§ OBJECTIVE
Write every line of the material out exactly as shown.

§ RECORDED INFORMATION
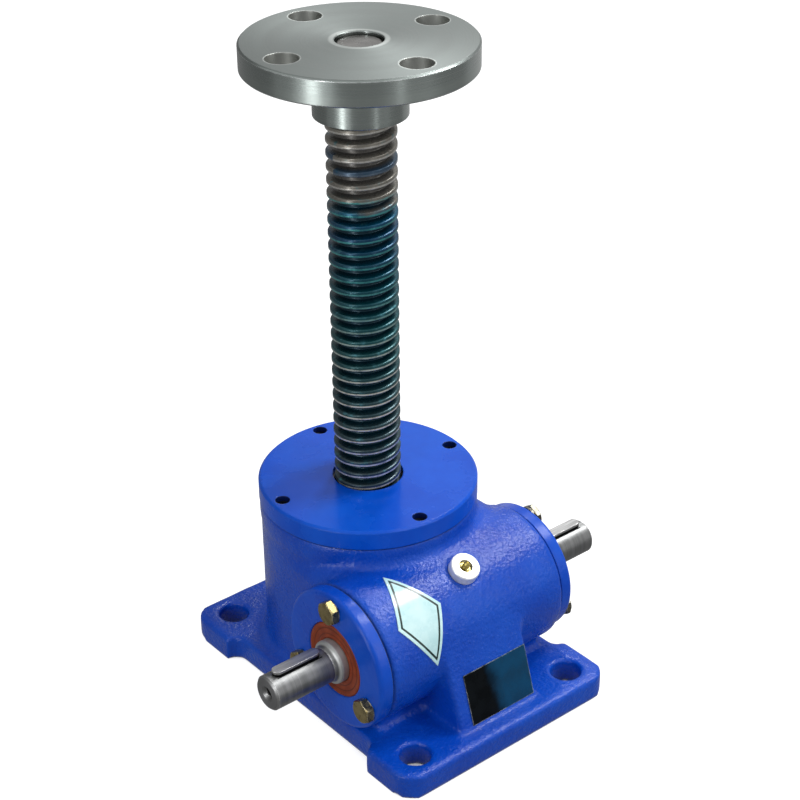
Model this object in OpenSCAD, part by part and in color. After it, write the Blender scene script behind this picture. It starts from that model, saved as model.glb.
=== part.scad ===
// Worm screw jack, travelling screw, 2.5 t class
// +Z runs up the lifting screw, the origin is on its axis at the mounting face.
// The worm shaft runs along X on the -Y side of the screw. Millimetres.

/* [Lifting screw] */
// Outside diameter of the trapezoidal thread
screw_d = 30; // [24:1:36]
// Pitch of the trapezoidal thread (single start, right hand)
screw_pitch = 6; // [4:1:8]
// Depth of the screw thread
thread_depth = 3.5; // [2:0.1:4.5]
// Flank angle of the trapezoidal thread
thread_flank = 15; // [10:1:20]
// Height of the screw's lower end over the mounting face, fully raised
screw_foot_z = 4; // [2:1:10]
// Stroke of the screw
stroke = 168; // [50:1:168]
// Gap between the nut thread and the screw thread
nut_gap = 0.35; // [0.3:0.05:0.5]

/* [Top flange] */
// Diameter of the load flange
flange_d = 98; // [80:1:120]
// Thickness of the load flange
flange_t = 11.2; // [8:0.2:16]
// Height of the flange's top face over the mounting face, fully raised
flange_top_z = 299.2; // [280:0.2:320]
// Diameter of the hub under the flange
flange_hub_d = 40; // [34:1:50]
// Length of the hub under the flange
flange_hub_h = 20; // [12:1:30]
// Pitch circle of the flange holes
flange_pcd = 75; // [60:1:100]
// Diameter of the flange holes
flange_hole_d = 14; // [8:0.5:18]

/* [Base] */
// Width of the feet along the worm shaft
base_w = 120; // [110:1:150]
// Length of the base across the worm shaft
base_l = 162; // [150:1:200]
// Thickness of the base plate
base_t = 12; // [8:1:20]
// Distance from the screw axis back to the base's centre
base_shift = 18.5; // [0:0.5:30]
// Spacing of the mounting holes along the worm shaft
mount_x = 90; // [70:1:110]
// Spacing of the mounting holes across the worm shaft
mount_y = 135; // [110:1:170]
// Diameter of the mounting holes
mount_d = 14; // [9:0.5:18]
// Width of the base between its feet
waist_w = 108.6; // [100:0.2:112]

/* [Housing] */
// Diameter of the upright gear barrel
barrel_d = 98; // [94:1:110]
// Height of the barrel's top edge
barrel_h = 87; // [84:1:100]
// Diameter of the worm tunnel's outside
tunnel_d = 65; // [60:1:72]
// Length of the worm tunnel between its end faces
tunnel_l = 100; // [98:1:110]
// Width of the pedestal under the worm tunnel
pedestal_w = 44; // [30:1:60]
// Radius of the casting's foot fillet
cast_r = 5; // [2:0.5:8]

/* [Top cover] */
// Diameter of the top bearing cover
cover_d = 99.4; // [96:0.2:110]
// Thickness of the cover's rim
cover_t = 9; // [6:0.5:12]
// Pitch circle of the cover's screw holes
cover_pcd = 88; // [80:1:92]
// Diameter of the cover's screw holes
cover_hole_d = 6.4; // [5:0.1:8]
// Bore of the cover round the screw
cover_bore_d = 32; // [31:0.5:38]

/* [Worm gear] */
// Distance between the screw axis and the worm axis
gear_centres = 46; // [46:1:46]
// Height of the worm axis
worm_z = 44.8; // [42:0.2:50]
// Module of the gear pair in the worm's axial section
gear_module = 2.5; // [2.5:0.5:2.5]
// Number of starts on the worm
worm_starts = 4; // [1:1:4]
// Number of teeth on the worm wheel
wheel_teeth = 24; // [24:1:24]
// Pitch diameter of the worm
worm_pitch_d = 32; // [32:1:32]
// Length of the worm thread
worm_l = 60; // [40:1:64]
// Face width of the worm wheel
wheel_w = 20; // [14:1:26]
// Backlash of the gear pair along the worm
gear_lash = 0.8; // [0.3:0.05:1]

/* [Worm shaft] */
// Length of the shaft over both ends
shaft_l = 186; // [160:1:220]
// Diameter of the shaft ends
shaft_end_d = 16; // [12:0.5:19]
// Diameter of the shaft at bearings and seals
shaft_seat_d = 20; // [20:1:20]
// Distance from the middle to the shaft's outer shoulder
shaft_step_x = 60; // [58:1:66]
// Width and height of the parallel keys
key_s = 5; // [4:1:6]
// Length of the parallel keys
key_l = 24; // [14:1:28]

/* [End covers] */
// Thickness of the worm tunnel's end covers
end_cover_t = 6.5; // [5:0.5:9]
// Thickness of the gasket under an end cover
gasket_t = 0.5; // [0.3:0.1:1]
// Outside diameter of the oil seal
seal_d = 35; // [32:1:38]
// Outside diameter of the end cover on the far side
far_cover_d = 61; // [60:0.5:65]
// Pitch circle of the end cover bolts on the near side
end_pcd = 52; // [48:1:54]
// Pitch circle of the end cover bolts on the far side
far_pcd = 50; // [49:1:54]
// Thread diameter of the end cover bolts
bolt_d = 6; // [5:1:6]
// Width across flats of the bolt heads
bolt_af = 10; // [8:1:10]
// Height of the bolt heads
bolt_head_h = 4; // [3:0.5:5]

/* [Bearings] */
// Outside diameter of the screw's thrust bearings
thrust_od = 60; // [60:1:60]
// Bore of the thrust bearings
thrust_id = 40; // [40:1:40]
// Height of a thrust bearing
thrust_h = 13; // [13:1:13]
// Number of balls in a thrust bearing
thrust_balls = 16; // [12:1:18]
// Outside diameter of the worm shaft's ball bearings
ball_od = 42; // [42:1:42]
// Width of the worm shaft's ball bearings
ball_w = 12; // [12:1:12]
// Number of balls in a worm shaft bearing
ball_count = 9; // [7:1:10]

/* [Plates and fittings] */
// Width of the nameplate
plate_w = 36; // [25:1:40]
// Height of the nameplate
plate_h = 24; // [18:1:26]
// Length of the diamond label round the worm tunnel
label_l = 49; // [30:1:55]
// Width of the diamond label along the worm tunnel
label_w = 25; // [15:1:30]
// Thickness of the nameplate and the label
plate_t = 0.4; // [0.2:0.1:1]
// Diameter of the grease boss
boss_d = 13.5; // [10:0.5:16]
// Angle of the grease boss from level, at the back of the worm tunnel
boss_angle = 119; // [100:1:150]

/* [Hidden] */
$fn = 48;
eps = 0.01;
fit = 0.05;                        // radial gap of a sliding or turning fit

paint = [0.16, 0.36, 0.75];
steel = [0.62, 0.64, 0.66];
cast_grey = [0.55, 0.57, 0.60];
brass = [0.75, 0.65, 0.32];
rubber = [0.50, 0.22, 0.12];
dark = [0.10, 0.12, 0.14];
bronze = [0.72, 0.53, 0.25];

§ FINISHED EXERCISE
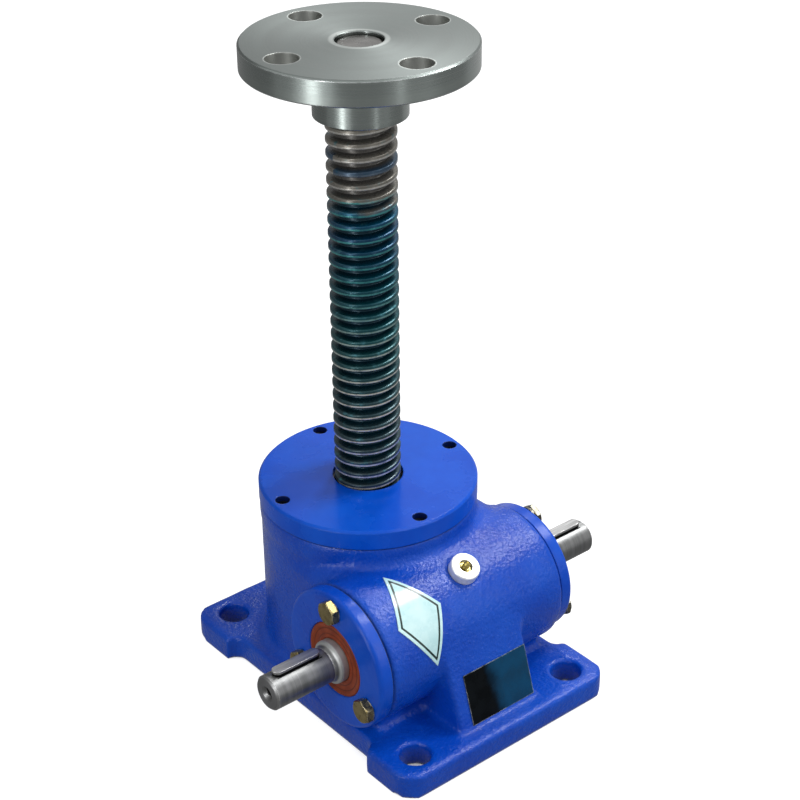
Model this object in OpenSCAD, part by part and in color. After it, write the Blender scene script behind this picture. It starts from that model, saved as model.glb.
=== part.scad ===
// Worm screw jack, travelling screw, 2.5 t class
// +Z runs up the lifting screw, the origin is on its axis at the mounting face.
// The worm shaft runs along X on the -Y side of the screw. Millimetres.

/* [Lifting screw] */
// Outside diameter of the trapezoidal thread
screw_d = 30; // [24:1:36]
// Pitch of the trapezoidal thread (single start, right hand)
screw_pitch = 6; // [4:1:8]
// Depth of the screw thread
thread_depth = 3.5; // [2:0.1:4.5]
// Flank angle of the trapezoidal thread
thread_flank = 15; // [10:1:20]
// Height of the screw's lower end over the mounting face, fully raised
screw_foot_z = 4; // [2:1:10]
// Stroke of the screw
stroke = 168; // [50:1:168]
// Gap between the nut thread and the screw thread
nut_gap = 0.35; // [0.3:0.05:0.5]

/* [Top flange] */
// Diameter of the load flange
flange_d = 98; // [80:1:120]
// Thickness of the load flange
flange_t = 11.2; // [8:0.2:16]
// Height of the flange's top face over the mounting face, fully raised
flange_top_z = 299.2; // [280:0.2:320]
// Diameter of the hub under the flange
flange_hub_d = 40; // [34:1:50]
// Length of the hub under the flange
flange_hub_h = 20; // [12:1:30]
// Pitch circle of the flange holes
flange_pcd = 75; // [60:1:100]
// Diameter of the flange holes
flange_hole_d = 14; // [8:0.5:18]

/* [Base] */
// Width of the feet along the worm shaft
base_w = 120; // [110:1:150]
// Length of the base across the worm shaft
base_l = 162; // [150:1:200]
// Thickness of the base plate
base_t = 12; // [8:1:20]
// Distance from the screw axis back to the base's centre
base_shift = 18.5; // [0:0.5:30]
// Spacing of the mounting holes along the worm shaft
mount_x = 90; // [70:1:110]
// Spacing of the mounting holes across the worm shaft
mount_y = 135; // [110:1:170]
// Diameter of the mounting holes
mount_d = 14; // [9:0.5:18]
// Width of the base between its feet
waist_w = 108.6; // [100:0.2:112]

/* [Housing] */
// Diameter of the upright gear barrel
barrel_d = 98; // [94:1:110]
// Height of the barrel's top edge
barrel_h = 87; // [84:1:100]
// Diameter of the worm tunnel's outside
tunnel_d = 65; // [60:1:72]
// Length of the worm tunnel between its end faces
tunnel_l = 100; // [98:1:110]
// Width of the pedestal under the worm tunnel
pedestal_w = 44; // [30:1:60]
// Radius of the casting's foot fillet
cast_r = 5; // [2:0.5:8]

/* [Top cover] */
// Diameter of the top bearing cover
cover_d = 99.4; // [96:0.2:110]
// Thickness of the cover's rim
cover_t = 9; // [6:0.5:12]
// Pitch circle of the cover's screw holes
cover_pcd = 88; // [80:1:92]
// Diameter of the cover's screw holes
cover_hole_d = 6.4; // [5:0.1:8]
// Bore of the cover round the screw
cover_bore_d = 32; // [31:0.5:38]

/* [Worm gear] */
// Distance between the screw axis and the worm axis
gear_centres = 46; // [46:1:46]
// Height of the worm axis
worm_z = 44.8; // [42:0.2:50]
// Module of the gear pair in the worm's axial section
gear_module = 2.5; // [2.5:0.5:2.5]
// Number of starts on the worm
worm_starts = 4; // [1:1:4]
// Number of teeth on the worm wheel
wheel_teeth = 24; // [24:1:24]
// Pitch diameter of the worm
worm_pitch_d = 32; // [32:1:32]
// Length of the worm thread
worm_l = 60; // [40:1:64]
// Face width of the worm wheel
wheel_w = 20; // [14:1:26]
// Backlash of the gear pair along the worm
gear_lash = 0.8; // [0.3:0.05:1]

/* [Worm shaft] */
// Length of the shaft over both ends
shaft_l = 186; // [160:1:220]
// Diameter of the shaft ends
shaft_end_d = 16; // [12:0.5:19]
// Diameter of the shaft at bearings and seals
shaft_seat_d = 20; // [20:1:20]
// Distance from the middle to the shaft's outer shoulder
shaft_step_x = 60; // [58:1:66]
// Width and height of the parallel keys
key_s = 5; // [4:1:6]
// Length of the parallel keys
key_l = 24; // [14:1:28]

/* [End covers] */
// Thickness of the worm tunnel's end covers
end_cover_t = 6.5; // [5:0.5:9]
// Thickness of the gasket under an end cover
gasket_t = 0.5; // [0.3:0.1:1]
// Outside diameter of the oil seal
seal_d = 35; // [32:1:38]
// Outside diameter of the end cover on the far side
far_cover_d = 61; // [60:0.5:65]
// Pitch circle of the end cover bolts on the near side
end_pcd = 52; // [48:1:54]
// Pitch circle of the end cover bolts on the far side
far_pcd = 50; // [49:1:54]
// Thread diameter of the end cover bolts
bolt_d = 6; // [5:1:6]
// Width across flats of the bolt heads
bolt_af = 10; // [8:1:10]
// Height of the bolt heads
bolt_head_h = 4; // [3:0.5:5]

/* [Bearings] */
// Outside diameter of the screw's thrust bearings
thrust_od = 60; // [60:1:60]
// Bore of the thrust bearings
thrust_id = 40; // [40:1:40]
// Height of a thrust bearing
thrust_h = 13; // [13:1:13]
// Number of balls in a thrust bearing
thrust_balls = 16; // [12:1:18]
// Outside diameter of the worm shaft's ball bearings
ball_od = 42; // [42:1:42]
// Width of the worm shaft's ball bearings
ball_w = 12; // [12:1:12]
// Number of balls in a worm shaft bearing
ball_count = 9; // [7:1:10]

/* [Plates and fittings] */
// Width of the nameplate
plate_w = 36; // [25:1:40]
// Height of the nameplate
plate_h = 24; // [18:1:26]
// Length of the diamond label round the worm tunnel
label_l = 49; // [30:1:55]
// Width of the diamond label along the worm tunnel
label_w = 25; // [15:1:30]
// Thickness of the nameplate and the label
plate_t = 0.4; // [0.2:0.1:1]
// Diameter of the grease boss
boss_d = 13.5; // [10:0.5:16]
// Angle of the grease boss from level, at the back of the worm tunnel
boss_angle = 119; // [100:1:150]

/* [Hidden] */
$fn = 48;
eps = 0.01;
fit = 0.05;                        // radial gap of a sliding or turning fit

paint = [0.16, 0.36, 0.75];
steel = [0.62, 0.64, 0.66];
cast_grey = [0.55, 0.57, 0.60];
brass = [0.75, 0.65, 0.32];
rubber = [0.50, 0.22, 0.12];
dark = [0.10, 0.12, 0.14];
bronze = [0.72, 0.53, 0.25];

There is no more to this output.